I have not used TreeBase for anything other than collaborative knowledge bases. Haven't even thought much beyond that. Thanks for letting me know that wasn't clear.
There's nothing special about collaborative knowledge bases that make them immune from scaling problems. You can't use TreeNotation to run Wikipedia. Fundamentally it isn't a database, period. It's a schema for files in a file system.
> Fundamentally it isn't a database, period. It's a schema for files in a file system.
This is false. It is both.
A database is merely an application that provides an interface to structured data on disk.
I know a thing or two about databases, having contributed to a few of the larger open source ones.
There's a lot more to TreeBase than is on the website right now. As the website says "We have been using TreeBase for over 2 years in systems with millions of rows and dozens of collaborators." For all you know, you may have actually used a website that is powered by TreeBase (well, a TreeBase application written in a different host language, but the file system semantics are the same).

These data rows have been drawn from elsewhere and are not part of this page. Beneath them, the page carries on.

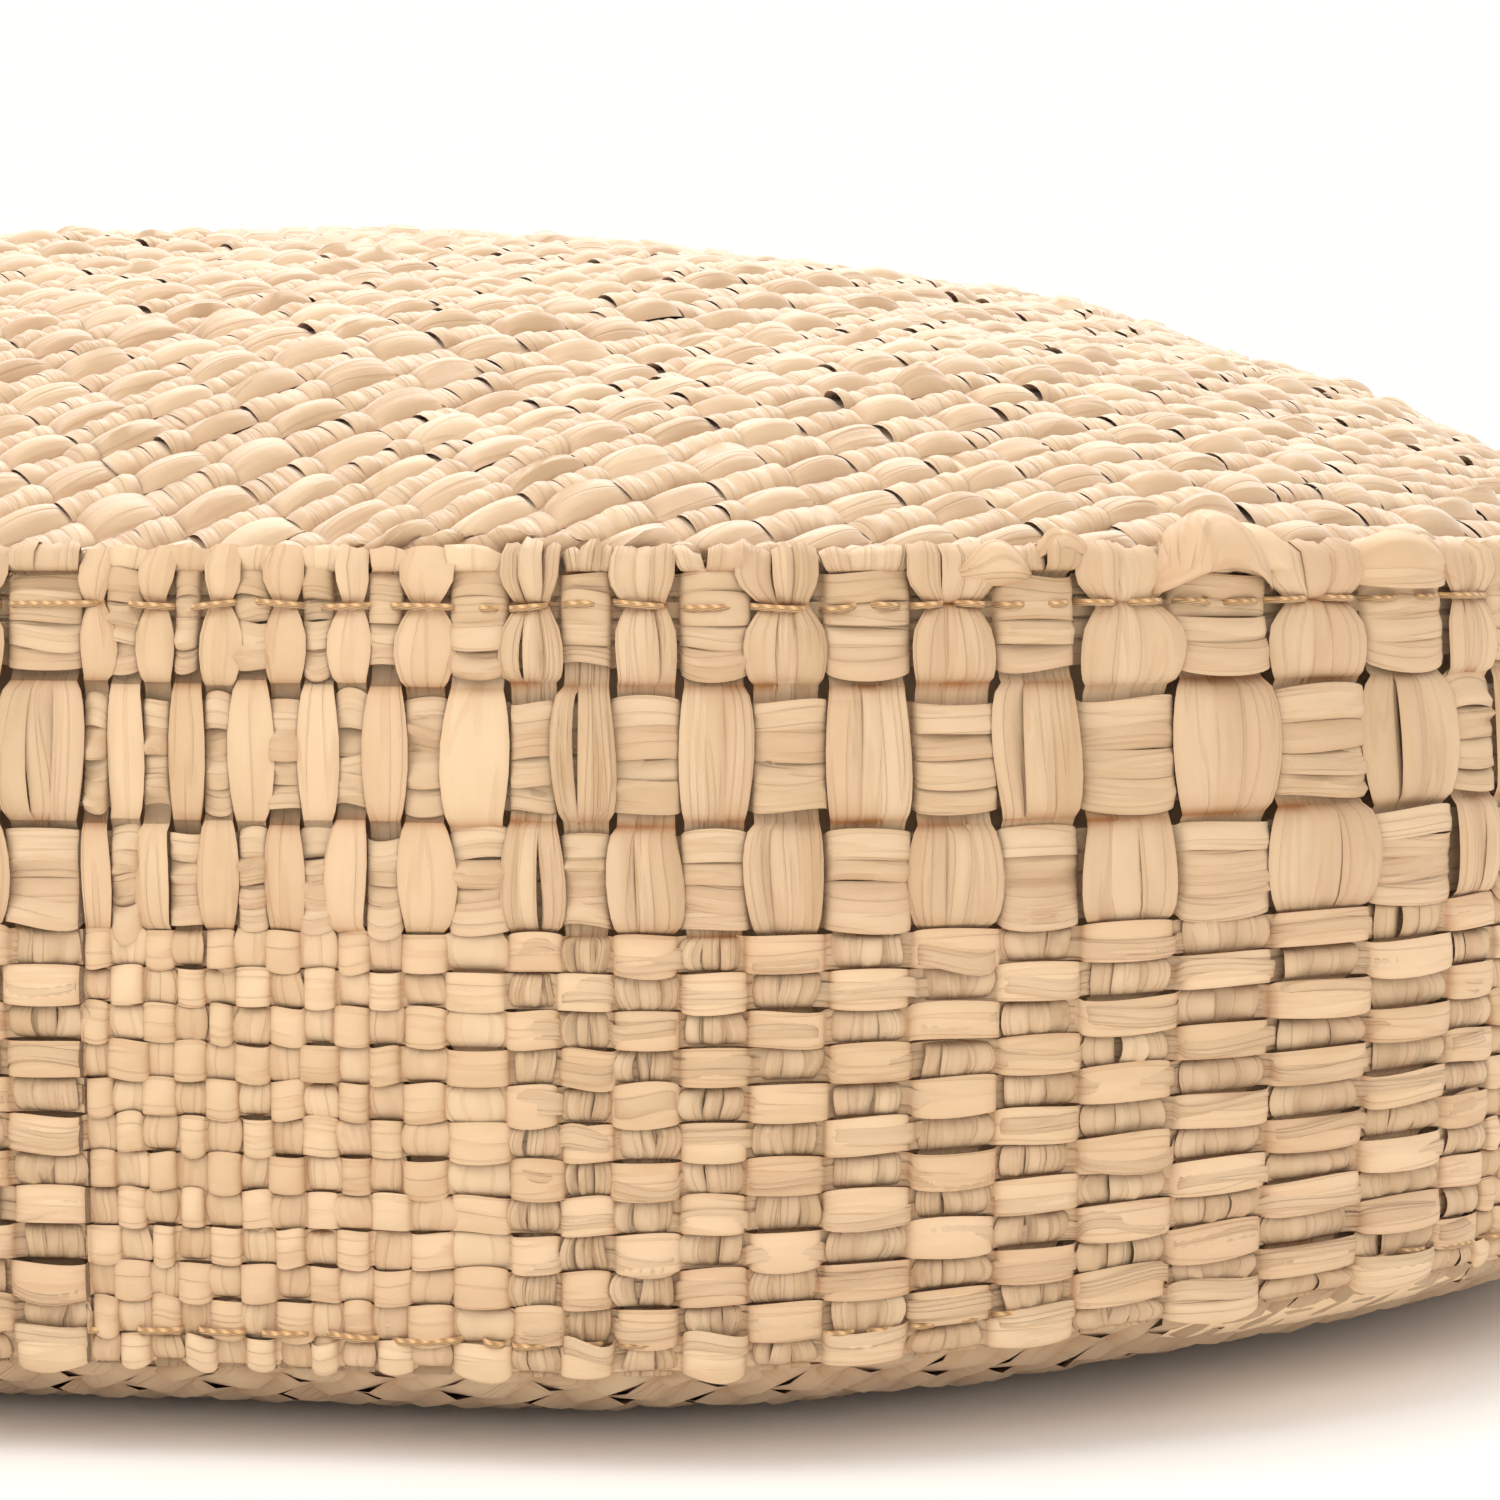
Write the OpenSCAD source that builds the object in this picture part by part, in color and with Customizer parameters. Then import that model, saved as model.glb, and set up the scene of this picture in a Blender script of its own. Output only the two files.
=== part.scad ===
// Boxed chair seat pad: foam and fibre in a calico case, inside a cover woven from raffia.
// The origin is the centre of the flat underside. +Z is up and the front faces -Y.

/* [Overall size] */
// Width of the pad, side to side
pad_w = 400; // [330:5:480]
// Depth of the pad, front to back
pad_d = 400; // [330:5:480]
// Radius of the four upright corners, seen from above
corner_r = 125; // [80:1:150]
// Height of the side band, from its turned-under edge to its folded edge
band_h = 79.5; // [66:0.5:96]
// Height of the band's turned-under edge above the seat
band_lift = 8; // [6:0.5:12]
// Rise of the crown above the band's folded edge
crown_rise = 40; // [30:1:52]

/* [Crown and underside] */
// How quickly the crown flattens towards the middle
crown_power = 2.7; // [2:0.1:4.5]
// How far the underside curves in before it lies flat
under_reach = 36; // [24:1:60]
// How quickly the underside flattens
under_power = 2.2; // [1.5:0.1:3]

/* [Raffia] */
// Thickness of one layer of strands in the side band
band_ply = 1.2; // [0.8:0.1:1.6]
// Thickness of one layer of strands in the top and bottom panels
panel_ply = 1.1; // [0.8:0.1:1.6]
// Height of the first and third wide wefts
wide_weft_h = 9.1; // [7:0.1:11]
// Height of the second wide weft
middle_weft_h = 10.5; // [8:0.1:12]
// Space between two wide wefts
wide_weft_gap = 2.3; // [1:0.1:4]
// Height that one fine weft takes up
fine_weft_pitch = 3.5; // [2.8:0.1:4.5]
// Space between two fine wefts
fine_weft_gap = 0.3; // [0.1:0.1:0.8]
// Length of band that one fine upright takes up
fine_upright_pitch = 3.15; // [2.6:0.05:4]
// Length of band that one coarse upright takes up
coarse_upright_pitch = 8.3; // [6.5:0.1:10]
// Space between two uprights
upright_gap = 0.5; // [0.2:0.1:1]
// Fine uprights in one repeat
fine_uprights = 13; // [8:1:16]
// Coarse uprights in one repeat
coarse_uprights = 12; // [8:1:16]

/* [Hems and stitching] */
// How far the turned-in legs of both hems reach along the band
hem_leg = 9.5; // [7:0.5:12]
// Distance of the upper row of stitches below the folded edge
top_stitch_drop = 5.5; // [4:0.1:7]
// Distance of the lower row of stitches above the turned-under edge
bottom_stitch_rise = 4.5; // [3.5:0.1:6]
// Length along the band from one stitch to the next
stitch_pitch = 4.9; // [4:0.1:8]
// Length of thread that shows in one stitch
stitch_len = 3.2; // [2:0.1:3.6]
// Thickness of the stitching thread
thread_d = 0.7; // [0.4:0.1:1]

/* [Filling and inner case] */
// Thickness of the calico case
calico = 0.6; // [0.4:0.1:1]
// Thickness of the calico case's own thread
case_thread = 0.4; // [0.2:0.1:0.6]
// Fibre between the band's folded edge and the foam's upper face
crown_fill_edge = 7.5; // [5:0.5:10]
// Fibre between the band's turned-under edge and the foam's lower face
under_fill_edge = 6; // [5:0.5:9]
// Clearance between two neighbouring pieces
ply_gap = 0.3; // [0.25:0.05:0.5]

/* [Hidden] */
$fn = 96;

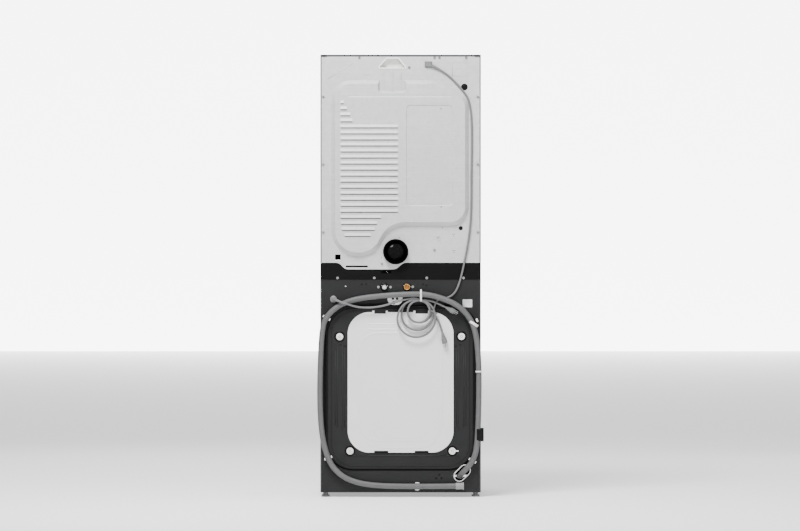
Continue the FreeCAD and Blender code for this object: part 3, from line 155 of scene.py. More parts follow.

Not sure why you're getting negativity. Though I haven't gone back and reviewed your past comments, I don't see any harm in mentioning it here... It seems somewhat on topic and looks interesting for certain use cases.
FWIW this guy does actually spam his project a lot. I recognize him from reddit where people have also complained about his constant promotion of this project.
Sure some people complain that I mention TreeBase and Tree Notation, but others have started using it, are contributing to the project, and some have even written thanks. You can't please all the people all the time.
Can you point to a single place where I posted about TreeBase or TreeNotation that wasn't relevant to the context? I don't think you'll find a single example.